▶ **SET TASK**
Begin at the line that contains "seat = BUTT_S - CAP_THICKNESS - GAP", stop after the line that contains "for corner in", and reproduce only that span, unaltered.

____________

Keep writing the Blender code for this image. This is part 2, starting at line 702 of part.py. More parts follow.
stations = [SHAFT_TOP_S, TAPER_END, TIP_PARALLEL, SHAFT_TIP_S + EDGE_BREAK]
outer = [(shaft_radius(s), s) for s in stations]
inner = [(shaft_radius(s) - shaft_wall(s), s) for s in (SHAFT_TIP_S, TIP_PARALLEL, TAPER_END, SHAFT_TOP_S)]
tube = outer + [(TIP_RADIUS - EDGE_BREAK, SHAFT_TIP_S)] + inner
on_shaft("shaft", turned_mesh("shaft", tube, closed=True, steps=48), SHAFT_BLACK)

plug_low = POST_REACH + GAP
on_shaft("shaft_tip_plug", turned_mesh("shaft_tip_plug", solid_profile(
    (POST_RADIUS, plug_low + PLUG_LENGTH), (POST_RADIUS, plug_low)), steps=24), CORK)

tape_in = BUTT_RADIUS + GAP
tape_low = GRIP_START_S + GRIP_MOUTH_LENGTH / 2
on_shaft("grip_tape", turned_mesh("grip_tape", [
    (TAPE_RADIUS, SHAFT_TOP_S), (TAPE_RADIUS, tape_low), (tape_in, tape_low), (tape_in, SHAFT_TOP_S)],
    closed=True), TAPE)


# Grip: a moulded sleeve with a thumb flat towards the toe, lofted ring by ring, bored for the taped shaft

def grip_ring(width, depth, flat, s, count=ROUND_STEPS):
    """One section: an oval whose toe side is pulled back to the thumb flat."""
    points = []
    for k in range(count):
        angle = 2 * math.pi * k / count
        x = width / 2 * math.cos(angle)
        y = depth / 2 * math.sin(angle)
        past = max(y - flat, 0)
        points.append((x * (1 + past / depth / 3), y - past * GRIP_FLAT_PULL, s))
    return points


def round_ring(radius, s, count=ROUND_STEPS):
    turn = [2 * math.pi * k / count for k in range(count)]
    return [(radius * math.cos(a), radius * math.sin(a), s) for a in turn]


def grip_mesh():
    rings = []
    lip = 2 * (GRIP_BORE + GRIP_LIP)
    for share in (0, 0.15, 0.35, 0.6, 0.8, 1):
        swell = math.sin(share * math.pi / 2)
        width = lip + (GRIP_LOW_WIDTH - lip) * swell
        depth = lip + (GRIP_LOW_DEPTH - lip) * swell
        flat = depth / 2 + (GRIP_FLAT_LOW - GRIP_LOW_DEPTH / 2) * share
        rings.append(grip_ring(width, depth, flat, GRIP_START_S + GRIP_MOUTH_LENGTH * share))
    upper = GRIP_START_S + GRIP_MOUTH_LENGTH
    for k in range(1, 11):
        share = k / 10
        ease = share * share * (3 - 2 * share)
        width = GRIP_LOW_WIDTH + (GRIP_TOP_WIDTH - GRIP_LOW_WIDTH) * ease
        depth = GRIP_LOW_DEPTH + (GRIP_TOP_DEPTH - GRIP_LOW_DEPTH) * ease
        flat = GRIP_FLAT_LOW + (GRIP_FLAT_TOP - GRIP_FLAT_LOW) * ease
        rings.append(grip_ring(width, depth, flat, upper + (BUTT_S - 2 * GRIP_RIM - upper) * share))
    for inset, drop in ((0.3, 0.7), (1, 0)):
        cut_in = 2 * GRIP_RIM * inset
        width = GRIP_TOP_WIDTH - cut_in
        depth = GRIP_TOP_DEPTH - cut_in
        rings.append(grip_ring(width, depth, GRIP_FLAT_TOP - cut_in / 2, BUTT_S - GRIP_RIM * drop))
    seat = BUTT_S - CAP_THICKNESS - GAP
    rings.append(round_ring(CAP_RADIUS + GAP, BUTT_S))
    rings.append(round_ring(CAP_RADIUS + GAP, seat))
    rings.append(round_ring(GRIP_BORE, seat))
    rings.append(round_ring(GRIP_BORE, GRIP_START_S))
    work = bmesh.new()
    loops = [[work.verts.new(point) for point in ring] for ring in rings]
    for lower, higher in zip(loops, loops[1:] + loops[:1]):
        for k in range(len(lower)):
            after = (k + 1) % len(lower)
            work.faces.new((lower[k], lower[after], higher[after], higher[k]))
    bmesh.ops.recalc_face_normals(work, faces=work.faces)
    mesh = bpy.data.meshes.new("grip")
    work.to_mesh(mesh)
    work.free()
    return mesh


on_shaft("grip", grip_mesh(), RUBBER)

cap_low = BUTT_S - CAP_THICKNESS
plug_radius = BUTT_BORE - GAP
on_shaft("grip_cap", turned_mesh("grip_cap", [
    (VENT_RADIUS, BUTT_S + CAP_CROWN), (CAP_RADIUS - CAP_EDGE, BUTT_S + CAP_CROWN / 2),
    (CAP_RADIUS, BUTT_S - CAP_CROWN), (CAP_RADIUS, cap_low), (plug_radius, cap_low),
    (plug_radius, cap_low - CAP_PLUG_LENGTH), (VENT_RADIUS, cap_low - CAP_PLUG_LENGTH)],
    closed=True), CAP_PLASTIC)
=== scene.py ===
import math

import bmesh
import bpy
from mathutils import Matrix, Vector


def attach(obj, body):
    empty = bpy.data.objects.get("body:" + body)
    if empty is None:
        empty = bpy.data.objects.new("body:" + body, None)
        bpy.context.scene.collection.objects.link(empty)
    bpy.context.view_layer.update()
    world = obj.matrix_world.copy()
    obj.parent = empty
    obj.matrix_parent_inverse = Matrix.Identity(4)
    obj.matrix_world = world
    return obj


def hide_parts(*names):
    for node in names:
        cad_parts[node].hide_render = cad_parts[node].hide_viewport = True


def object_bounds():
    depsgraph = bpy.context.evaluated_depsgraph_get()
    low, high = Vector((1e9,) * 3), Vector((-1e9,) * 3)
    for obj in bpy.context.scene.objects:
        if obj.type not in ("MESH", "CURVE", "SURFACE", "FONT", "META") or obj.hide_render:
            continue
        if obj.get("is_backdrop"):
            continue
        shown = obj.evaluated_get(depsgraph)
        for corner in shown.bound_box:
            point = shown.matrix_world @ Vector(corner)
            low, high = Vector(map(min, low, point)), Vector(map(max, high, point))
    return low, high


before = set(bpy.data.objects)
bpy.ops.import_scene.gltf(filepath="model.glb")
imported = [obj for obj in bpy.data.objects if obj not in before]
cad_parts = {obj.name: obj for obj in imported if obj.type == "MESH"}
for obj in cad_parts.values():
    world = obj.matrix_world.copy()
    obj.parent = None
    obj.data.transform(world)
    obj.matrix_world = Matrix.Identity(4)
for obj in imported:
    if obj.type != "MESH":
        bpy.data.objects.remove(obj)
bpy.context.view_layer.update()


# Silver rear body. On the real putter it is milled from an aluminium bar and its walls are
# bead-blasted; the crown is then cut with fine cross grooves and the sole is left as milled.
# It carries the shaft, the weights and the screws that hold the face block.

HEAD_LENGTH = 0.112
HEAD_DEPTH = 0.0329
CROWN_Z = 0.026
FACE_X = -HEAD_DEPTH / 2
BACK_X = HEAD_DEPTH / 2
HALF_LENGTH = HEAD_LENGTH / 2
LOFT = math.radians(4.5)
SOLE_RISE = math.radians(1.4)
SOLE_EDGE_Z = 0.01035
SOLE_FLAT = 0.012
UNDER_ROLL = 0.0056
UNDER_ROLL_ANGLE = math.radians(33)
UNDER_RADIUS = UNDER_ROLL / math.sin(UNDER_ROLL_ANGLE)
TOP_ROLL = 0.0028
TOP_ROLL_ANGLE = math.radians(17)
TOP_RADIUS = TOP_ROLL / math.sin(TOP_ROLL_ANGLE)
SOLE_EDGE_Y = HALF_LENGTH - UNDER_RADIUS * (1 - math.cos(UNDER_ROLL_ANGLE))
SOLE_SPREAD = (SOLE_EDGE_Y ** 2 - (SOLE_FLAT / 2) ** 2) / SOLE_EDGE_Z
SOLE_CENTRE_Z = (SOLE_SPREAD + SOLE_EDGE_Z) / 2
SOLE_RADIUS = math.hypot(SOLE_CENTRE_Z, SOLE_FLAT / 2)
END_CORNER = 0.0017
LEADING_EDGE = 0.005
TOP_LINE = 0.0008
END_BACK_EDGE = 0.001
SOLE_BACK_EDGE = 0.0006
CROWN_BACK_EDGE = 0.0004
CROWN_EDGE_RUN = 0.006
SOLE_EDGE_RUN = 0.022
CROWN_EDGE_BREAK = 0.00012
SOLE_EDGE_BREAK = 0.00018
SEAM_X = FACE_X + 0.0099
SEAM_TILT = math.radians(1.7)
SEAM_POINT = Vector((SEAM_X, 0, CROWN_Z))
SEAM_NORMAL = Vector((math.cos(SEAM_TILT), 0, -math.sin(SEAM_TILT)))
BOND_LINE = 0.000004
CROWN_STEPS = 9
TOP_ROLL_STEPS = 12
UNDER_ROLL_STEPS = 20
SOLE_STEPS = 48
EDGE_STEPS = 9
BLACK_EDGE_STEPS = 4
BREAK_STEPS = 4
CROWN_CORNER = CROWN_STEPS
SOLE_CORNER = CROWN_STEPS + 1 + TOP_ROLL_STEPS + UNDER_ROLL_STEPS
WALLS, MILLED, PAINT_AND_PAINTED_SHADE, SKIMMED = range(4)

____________

▶ **TASK RESULT**
    seat = BUTT_S - CAP_THICKNESS - GAP
    rings.append(round_ring(CAP_RADIUS + GAP, BUTT_S))
    rings.append(round_ring(CAP_RADIUS + GAP, seat))
    rings.append(round_ring(GRIP_BORE, seat))
    rings.append(round_ring(GRIP_BORE, GRIP_START_S))
    work = bmesh.new()
    loops = [[work.verts.new(point) for point in ring] for ring in rings]
    for lower, higher in zip(loops, loops[1:] + loops[:1]):
        for k in range(len(lower)):
            after = (k + 1) % len(lower)
            work.faces.new((lower[k], lower[after], higher[after], higher[k]))
    bmesh.ops.recalc_face_normals(work, faces=work.faces)
    mesh = bpy.data.meshes.new("grip")
    work.to_mesh(mesh)
    work.free()
    return mesh


on_shaft("grip", grip_mesh(), RUBBER)

cap_low = BUTT_S - CAP_THICKNESS
plug_radius = BUTT_BORE - GAP
on_shaft("grip_cap", turned_mesh("grip_cap", [
    (VENT_RADIUS, BUTT_S + CAP_CROWN), (CAP_RADIUS - CAP_EDGE, BUTT_S + CAP_CROWN / 2),
    (CAP_RADIUS, BUTT_S - CAP_CROWN), (CAP_RADIUS, cap_low), (plug_radius, cap_low),
    (plug_radius, cap_low - CAP_PLUG_LENGTH), (VENT_RADIUS, cap_low - CAP_PLUG_LENGTH)],
    closed=True), CAP_PLASTIC)
=== scene.py ===
import math

import bmesh
import bpy
from mathutils import Matrix, Vector


def attach(obj, body):
    empty = bpy.data.objects.get("body:" + body)
    if empty is None:
        empty = bpy.data.objects.new("body:" + body, None)
        bpy.context.scene.collection.objects.link(empty)
    bpy.context.view_layer.update()
    world = obj.matrix_world.copy()
    obj.parent = empty
    obj.matrix_parent_inverse = Matrix.Identity(4)
    obj.matrix_world = world
    return obj


def hide_parts(*names):
    for node in names:
        cad_parts[node].hide_render = cad_parts[node].hide_viewport = True


def object_bounds():
    depsgraph = bpy.context.evaluated_depsgraph_get()
    low, high = Vector((1e9,) * 3), Vector((-1e9,) * 3)
    for obj in bpy.context.scene.objects:
        if obj.type not in ("MESH", "CURVE", "SURFACE", "FONT", "META") or obj.hide_render:
            continue
        if obj.get("is_backdrop"):
            continue
        shown = obj.evaluated_get(depsgraph)
        for corner in shown.bound_box:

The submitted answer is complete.